Tuesday, September 21, 2010

I Think Stephen Harper is Starting to Crack Under the Pressure

The opening of Parliament put Stephen Harper on the hot seat for a number of bad decisions made this summer. He answered them all with the usual blah, blah, blah.

And to all those who still believe he's a brilliant strategist ... Hmmmm.

1. Jack Layton and Gilles Duceppe asked why he is so intent on killing the registry, given the number of groups that support it.

Harper responded by saying the Conservative position is clear and the government wants "targeted gun control that targets criminals, not farmers and hunters."

"Not farmers and hunters"?

We've learned this week that the American NRA have been the ones making all the noise. I have no doubt that several of their members are farmers and hunters, but they are American.

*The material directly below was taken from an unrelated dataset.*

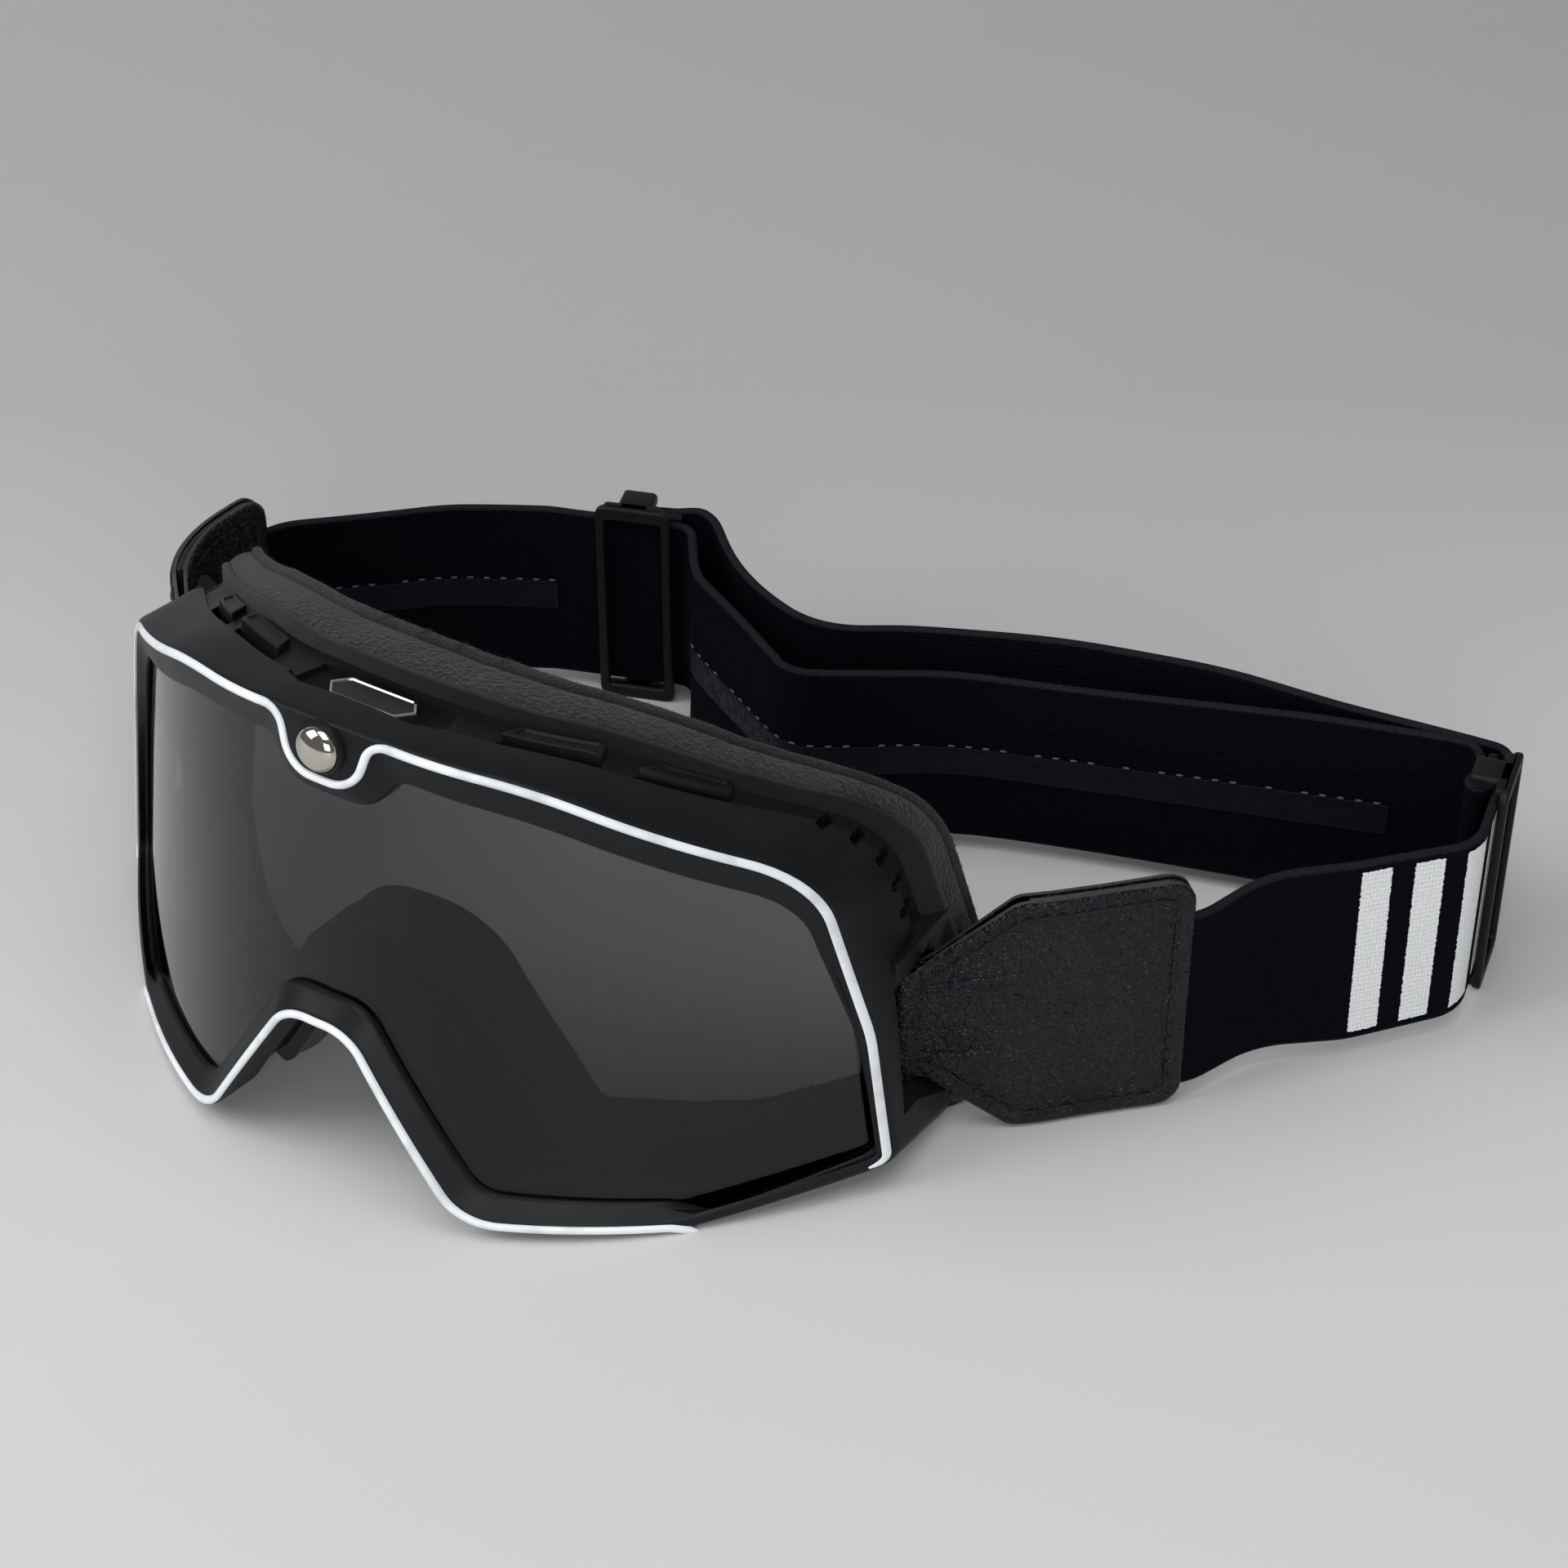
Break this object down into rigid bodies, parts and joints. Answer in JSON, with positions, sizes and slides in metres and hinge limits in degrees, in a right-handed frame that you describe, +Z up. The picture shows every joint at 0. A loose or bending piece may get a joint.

And if you want to know what this is all about, besides Garry Breitkreuz's insanity, you just have to go back to the starting of the Reform Party. One of the right-wing groups that campaigned on their behalf was the National Firearms Association:
David Tomlinson, of the Alberta-based National Firearms Association, the principal anti-gun control lobby in Canada, has placed repeated ads in the organization's magazines urging its members to join the Reform Party and get anti-gun control resolutions passed at the constituency level. It has provided a draft resolution for its members to place on Reform Party local meetings. The resolution promotes the notion of gun control by an advisory committee of gun owners and firearms dealers. (1)
They want to police themselves.

And what is the NFA saying today?
It is true that C-391 does not go far enough in resolving our issue with the flawed and ridiculously expensive Firearms Act – laws enacted by successive Progressive Conservative and Liberal governments. Its passage would be a good first step towards reclaiming some of the rights constrained in decades of offensive firearms control law. Let me write that again – a first step – most assuredly not the last or only one. Many issues remain that need to be dealt with in order to get us on an even keel. Being able to fully enjoy, use, buy, and sell all firearms regardless of status would be nice.
I'll let him write again: "a good first step". If we give them this, it will only be the start.

2. When Michael Ignatieff opposed the notion to build more prisons, Harper responded by saying he has no difficulty explaining to Canadians the government's priority when it comes to crime "is having criminals in prison, not out on the street."

The first problem with that is that he obviously does have trouble explaining it to Canadians, because he never even tried. He doesn't speak to us. Ever. He lets his minions take the fall. And what criminals is he putting in prison? Stockwell Day said they were for unreported crime. It's gonna' be kind of hard to get a conviction.

3. His answer to the huge corporate tax cuts in the works, was that the government wouldn't raise taxes on corporations in a recession. And yet he has no problem with raising taxes on ordinary Canadians. Besides, we're not suggesting that he "raise" corporate taxes, though I think it's a good idea. We're just asking that he doesn't give them another bloody tax break.

4. He then nattered about supporting the troops with these new jets that are only supporting the American Lockheed Martin.

Yep. He's definitely cracking up.

Sources:

1. Preston Manning and the Reform Party, By Murray Dobbin Goodread Biographies/Formac Publishing 1992 ISBN: 0-88780-161-7, pg.